Residents offer gray wolf plans

Conservation Congress hears ideas on controlling population

By Mike Hoeft

A Taylor County man says Wisconsin property owners should be allowed to kill gray wolves that prey on livestock or pets.

“It is high time that something different be done in Wisconsin in wolf management,” said Lawrence Krak of Gilman. Wolves were wrongly protected by the U.S. Fish & Wildlife Service more than 30 years ago, he said.

“Instead of being rewarded for killing a wolf, you were penalized with a huge fine and loss of hunting privileges,” Krak said.

Gray wolves are on the federal endangered species list, although Wisconsin removed them from its endangered list in 2004 because of successful recovery efforts and lists it as threatened.

Krak’s resolution on wolf management was one of dozens of resolutions submitted by residents and acted on Thursday at the Wisconsin Conservation Congress, which is holding its annual meeting this week at Lambeau Field in Green Bay.

The Conservation Congress is an independent organization of Wisconsin residents elected by county residents to represent their county’s interests to the state Department of Natural Resources.

Without discussion, members of the Rules and Resolutions Committee voted Thursday to refer Krak’s resolution to the DNR wolf study committee.

By the 1950s, wolves had been hunted into extinction in Wisconsin, then began to return to the state with protected status since the 1970s.

After Wisconsin began its wolf recovery plan, the gray wolf population grew from zero in 1973 to about 450 in 2005.

The Wisconsin Farm Bureau Federation said in a statement the gray wolf needs to be de-listed so the DNR can better manage the wolf population. The state plan generally calls for wolves to be left alone, except near farms and outside northern forest areas.

In 2005, a total of 300 cattle and 2,700 calves were killed by predators in Wisconsin, according to the U.S. Department of Agriculture statistics. Two-thirds were killed by coyotes with one-third killed by wolves and bears.

The farm bureau supports a U.S. Fish and Wildlife Service plan to create a new population segment in the western Great Lakes in order to de-list the gray wolf from the Endangered Species list.

According to the farm bureau, the plan is needed because a federal judge in 2005 stopped the Fish and Wildlife Service’s plan to de-list the gray wolf in the Eastern recovery zone, which included Wisconsin. While wolves have made a recovery in the Great Lakes region, the recovery has not advanced similarly in states in the Northeast and West that were also included in the Eastern recovery zone.
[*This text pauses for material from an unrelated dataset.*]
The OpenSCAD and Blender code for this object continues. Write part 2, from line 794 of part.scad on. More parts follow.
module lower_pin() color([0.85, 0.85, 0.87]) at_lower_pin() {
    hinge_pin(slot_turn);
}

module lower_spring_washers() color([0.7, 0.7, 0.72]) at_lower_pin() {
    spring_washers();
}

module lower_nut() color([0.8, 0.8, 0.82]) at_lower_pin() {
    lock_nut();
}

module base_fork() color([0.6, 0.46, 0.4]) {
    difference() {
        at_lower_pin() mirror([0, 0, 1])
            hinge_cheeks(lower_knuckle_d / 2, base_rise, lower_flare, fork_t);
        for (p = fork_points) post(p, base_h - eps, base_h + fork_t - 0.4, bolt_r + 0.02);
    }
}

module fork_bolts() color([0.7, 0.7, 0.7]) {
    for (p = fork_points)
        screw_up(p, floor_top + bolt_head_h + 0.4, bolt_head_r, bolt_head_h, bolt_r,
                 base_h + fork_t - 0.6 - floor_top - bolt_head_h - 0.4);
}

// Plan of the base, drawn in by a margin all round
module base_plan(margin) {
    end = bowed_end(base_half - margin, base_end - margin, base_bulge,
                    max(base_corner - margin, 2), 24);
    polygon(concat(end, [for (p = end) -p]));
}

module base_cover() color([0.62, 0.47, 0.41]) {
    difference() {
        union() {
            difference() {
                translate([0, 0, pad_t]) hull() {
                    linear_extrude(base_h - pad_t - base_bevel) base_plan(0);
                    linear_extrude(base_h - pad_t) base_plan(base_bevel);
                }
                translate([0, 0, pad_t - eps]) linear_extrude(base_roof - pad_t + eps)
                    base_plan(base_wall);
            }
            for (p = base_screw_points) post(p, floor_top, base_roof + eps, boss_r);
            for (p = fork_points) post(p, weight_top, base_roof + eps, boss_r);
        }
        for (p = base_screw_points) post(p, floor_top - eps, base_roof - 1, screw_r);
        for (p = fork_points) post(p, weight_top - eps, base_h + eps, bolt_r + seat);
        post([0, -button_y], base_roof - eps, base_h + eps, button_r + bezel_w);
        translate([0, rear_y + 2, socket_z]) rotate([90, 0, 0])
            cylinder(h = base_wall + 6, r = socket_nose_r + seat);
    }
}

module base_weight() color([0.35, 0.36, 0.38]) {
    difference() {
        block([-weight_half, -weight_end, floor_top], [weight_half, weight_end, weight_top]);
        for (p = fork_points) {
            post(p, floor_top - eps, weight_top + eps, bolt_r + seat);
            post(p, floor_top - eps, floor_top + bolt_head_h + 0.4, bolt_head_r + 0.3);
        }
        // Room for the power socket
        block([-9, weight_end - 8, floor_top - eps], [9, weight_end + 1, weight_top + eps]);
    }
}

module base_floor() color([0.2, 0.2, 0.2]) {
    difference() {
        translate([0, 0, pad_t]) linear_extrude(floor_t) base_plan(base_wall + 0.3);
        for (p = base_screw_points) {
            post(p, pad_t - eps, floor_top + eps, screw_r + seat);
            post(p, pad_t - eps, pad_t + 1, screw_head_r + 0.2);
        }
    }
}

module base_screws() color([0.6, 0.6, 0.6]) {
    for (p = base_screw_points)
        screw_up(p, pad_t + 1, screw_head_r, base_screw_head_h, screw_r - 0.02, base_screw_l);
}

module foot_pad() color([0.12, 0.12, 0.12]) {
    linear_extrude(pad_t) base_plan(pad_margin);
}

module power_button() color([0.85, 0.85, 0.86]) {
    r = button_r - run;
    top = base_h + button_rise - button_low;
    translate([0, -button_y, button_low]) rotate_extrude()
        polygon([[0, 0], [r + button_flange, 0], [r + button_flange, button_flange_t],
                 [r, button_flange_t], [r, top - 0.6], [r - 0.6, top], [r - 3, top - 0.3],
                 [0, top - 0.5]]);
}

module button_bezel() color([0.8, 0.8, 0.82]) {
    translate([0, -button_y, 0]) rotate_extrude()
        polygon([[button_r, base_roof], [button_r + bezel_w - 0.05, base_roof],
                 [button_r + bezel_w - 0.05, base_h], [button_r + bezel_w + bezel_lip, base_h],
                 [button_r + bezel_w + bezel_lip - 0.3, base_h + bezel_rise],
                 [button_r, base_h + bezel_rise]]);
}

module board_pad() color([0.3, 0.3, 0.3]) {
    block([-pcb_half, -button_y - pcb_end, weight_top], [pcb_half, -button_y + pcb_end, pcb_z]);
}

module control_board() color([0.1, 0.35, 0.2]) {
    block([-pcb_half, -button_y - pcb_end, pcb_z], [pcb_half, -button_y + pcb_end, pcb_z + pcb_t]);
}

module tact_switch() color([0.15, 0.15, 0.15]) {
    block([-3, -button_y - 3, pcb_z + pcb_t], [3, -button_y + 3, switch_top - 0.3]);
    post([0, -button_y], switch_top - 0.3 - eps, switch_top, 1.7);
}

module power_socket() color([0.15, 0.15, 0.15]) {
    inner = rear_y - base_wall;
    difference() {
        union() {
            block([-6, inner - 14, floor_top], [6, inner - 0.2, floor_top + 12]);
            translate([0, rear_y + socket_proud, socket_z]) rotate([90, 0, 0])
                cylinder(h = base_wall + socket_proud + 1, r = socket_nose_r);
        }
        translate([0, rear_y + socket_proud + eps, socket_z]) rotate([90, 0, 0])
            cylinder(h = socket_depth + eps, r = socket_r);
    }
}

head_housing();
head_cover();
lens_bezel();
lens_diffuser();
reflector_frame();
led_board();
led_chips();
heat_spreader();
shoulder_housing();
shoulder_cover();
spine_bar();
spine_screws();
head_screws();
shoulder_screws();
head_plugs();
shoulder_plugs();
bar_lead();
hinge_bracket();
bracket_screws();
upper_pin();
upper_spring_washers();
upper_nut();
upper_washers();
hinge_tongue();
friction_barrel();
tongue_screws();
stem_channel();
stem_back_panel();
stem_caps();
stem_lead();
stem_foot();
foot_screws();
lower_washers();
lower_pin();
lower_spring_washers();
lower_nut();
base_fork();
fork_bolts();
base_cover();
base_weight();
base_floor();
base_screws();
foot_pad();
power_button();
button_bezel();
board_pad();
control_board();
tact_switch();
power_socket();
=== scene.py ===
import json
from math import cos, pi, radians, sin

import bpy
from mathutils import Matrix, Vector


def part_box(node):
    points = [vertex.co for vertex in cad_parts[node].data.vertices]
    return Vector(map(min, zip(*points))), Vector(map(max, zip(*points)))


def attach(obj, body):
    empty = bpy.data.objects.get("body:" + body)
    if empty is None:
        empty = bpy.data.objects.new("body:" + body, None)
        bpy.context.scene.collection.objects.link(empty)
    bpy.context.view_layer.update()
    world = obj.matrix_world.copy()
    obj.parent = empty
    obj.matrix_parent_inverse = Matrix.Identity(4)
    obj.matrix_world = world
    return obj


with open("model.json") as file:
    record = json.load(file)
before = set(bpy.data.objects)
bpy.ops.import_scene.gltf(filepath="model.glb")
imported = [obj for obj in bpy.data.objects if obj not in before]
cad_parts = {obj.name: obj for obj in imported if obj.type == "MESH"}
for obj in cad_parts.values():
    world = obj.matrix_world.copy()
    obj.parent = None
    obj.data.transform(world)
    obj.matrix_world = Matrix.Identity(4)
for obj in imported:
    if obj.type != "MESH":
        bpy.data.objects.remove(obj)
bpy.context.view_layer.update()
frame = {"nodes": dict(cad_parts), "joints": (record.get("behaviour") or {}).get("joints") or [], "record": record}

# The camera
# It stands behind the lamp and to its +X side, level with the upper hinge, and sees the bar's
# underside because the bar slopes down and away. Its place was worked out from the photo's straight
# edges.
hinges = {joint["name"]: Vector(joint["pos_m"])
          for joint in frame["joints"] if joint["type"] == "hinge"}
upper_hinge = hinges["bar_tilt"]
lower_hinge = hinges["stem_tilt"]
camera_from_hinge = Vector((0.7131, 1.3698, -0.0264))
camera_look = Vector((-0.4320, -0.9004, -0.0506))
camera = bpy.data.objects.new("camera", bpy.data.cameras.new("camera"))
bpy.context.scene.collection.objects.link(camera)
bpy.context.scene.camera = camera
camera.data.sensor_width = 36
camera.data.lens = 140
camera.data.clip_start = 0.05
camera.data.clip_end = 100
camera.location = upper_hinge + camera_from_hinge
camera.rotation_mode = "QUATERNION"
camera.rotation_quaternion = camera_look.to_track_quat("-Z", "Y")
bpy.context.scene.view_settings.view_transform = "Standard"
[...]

This proposal would pull the Great Lakes region out of that larger recovery zone, giving the Wisconsin DNR greater tools to manage the gray wolf population in the state, the farm bureau said.

“The Wisconsin landscape cannot handle any more wolves. We are having problems with wolves and we need to be able to deal with them,” said Jeff Lyon, director of governmental relations with the Wisconsin Farm Bureau.
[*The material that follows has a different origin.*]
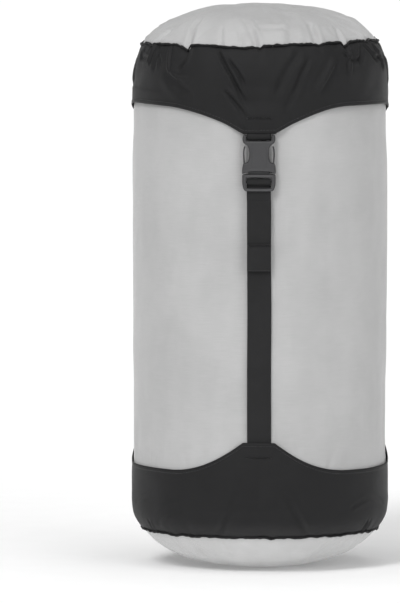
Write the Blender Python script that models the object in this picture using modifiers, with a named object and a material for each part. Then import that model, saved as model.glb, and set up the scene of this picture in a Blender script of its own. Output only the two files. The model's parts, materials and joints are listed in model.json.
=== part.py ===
"""A compression sack for travel, stuffed and let out to its full length.

The bag is a fabric tube with a domed base and a drawcord mouth. A lid fits over the mouth. Three straps,
a third of a turn apart, run from points of the base band through ladder-lock buckles to points of the
lid band. Pulling the strap tails draws the lid down and squashes the bag.

Frame: metres, +Z up along the axis of the bag, origin in the middle of the flat that it stands on, and
-Y towards the front strap. A strap station is modelled at the front, on an empty that turns it into place.
"""

import math

import bmesh
import bpy
from mathutils import Matrix, Vector

# Driving dimensions
HEIGHT = 0.472
RADIUS = 0.1073
DOME_DEPTH = 0.0605
DOME_POWER = 2.25
FLAT_RADIUS = 0.034
CLOTH = 0.0010
GAP = 0.0003
WEB_WIDTH = 0.020
WEB = 0.0010
STATIONS = {"front": 0.0, "right": 120.0, "left": 240.0}

# Shells of cloth, from the outside in
BAND_INNER = RADIUS - CLOTH
BODY_RADIUS = BAND_INNER - GAP
ROUND_STEPS = 36
SEAM_RADIUS = 0.0980
BINDING_RADIUS = 0.0012
BODY_BOTTOM = 0.046
COLLAR_BOTTOM = 0.403
SHOULDER_DROP = 0.0010
MOUTH_RADIUS = 0.071
MOUTH_Z = 0.4540

# Heights of the bands' free edges
BASE_EDGE = 0.0868
BASE_TIP = 0.112
LID_EDGE = 0.3905
LID_TIP = 0.3706
TIP_FLAT_ANGLE = 7.0
TIP_HALF_ANGLE = 44.0
BAND_COLUMNS = 72
BAND_ROWS = 9
ROW_SPREAD = 1.5

# Buckle, measured from its lower edge
BUCKLE_Z = 0.3215
BUCKLE_LENGTH = 0.047
BUCKLE_MIDDLE = 0.1102
SOCKET_THICKNESS = 0.0072
SOCKET_START = 0.0154
FRAME_END = 0.0151
FRAME_BACK = 0.1077
FRAME_FRONT = 0.1133
SLOT_HALF = 0.0104
PRONG_PIVOT = (0.0115, 0.0165)
PRONG_THICKNESS = 0.0038

# Strap
STRAP_BACK = BODY_RADIUS + GAP
STRAP_END = 0.096
TAIL_BACK = 0.1097
TAIL_END = 0.2555
HEM_LENGTH = 0.022
STRAP_TURN_Z = 0.3285
TURN_END = BUCKLE_Z - 0.0010
ROOT_END = BUCKLE_Z - 0.0075

# Cord lock, which stands upright behind the mouth's middle
LOCK_Y = 0.050
LOCK_BOTTOM = MOUTH_Z - 0.0125
LOCK_HEIGHT = 0.016
LOCK_RADIUS = 0.0052
LOCK_WALL = 0.0013
LOCK_FLOOR = 0.0015
BUTTON_RADIUS = 0.0036
BUTTON_BOTTOM = MOUTH_Z - 0.0040
BUTTON_TOP = MOUTH_Z + 0.0080
CORD_RADIUS = 0.0010
CORD_SPACING = 0.0013
CORD_STRAIGHT_END = 0.0605
KNOT_Y = 0.0360


def clear_scene():
    for obj in list(bpy.data.objects):
        bpy.data.objects.remove(obj, do_unlink=True)


def new_collection(name):
    collection = bpy.data.collections.new(name)
    bpy.context.scene.collection.children.link(collection)
    return collection


def material(name, colour, roughness, metallic=0.0):
    made = bpy.data.materials.new(name)
    made.use_nodes = True
    shader = made.node_tree.nodes["Principled BSDF"]
    shader.inputs["Base Color"].default_value = (*colour, 1.0)
    shader.inputs["Roughness"].default_value = roughness
    shader.inputs["Metallic"].default_value = metallic
    return made


def add_object(name, data, finish, parent=None):
    obj = bpy.data.objects.new(name, data)
    PARTS.objects.link(obj)
    obj.data.materials.append(finish)
    obj.parent = parent
    return obj


def mesh_from(build):
    """A mesh that the function build makes in a bmesh."""
    shape = bmesh.new()
    build(shape)
    mesh = bpy.data.meshes.new("shape")
    shape.to_mesh(mesh)
    shape.free()
    return mesh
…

The farm bureau said the plan will de-list the wolf from threatened to a nonlisted, nongame species when the wolf population reaches 250 animals based on late winter count. A management goal of 350 is recommended.

To address concerns over the lost value of livestock, the farm bureau worked with DNR and state legislators last year on a rule to provide payment to farmers for depredation caused to livestock by gray wolves.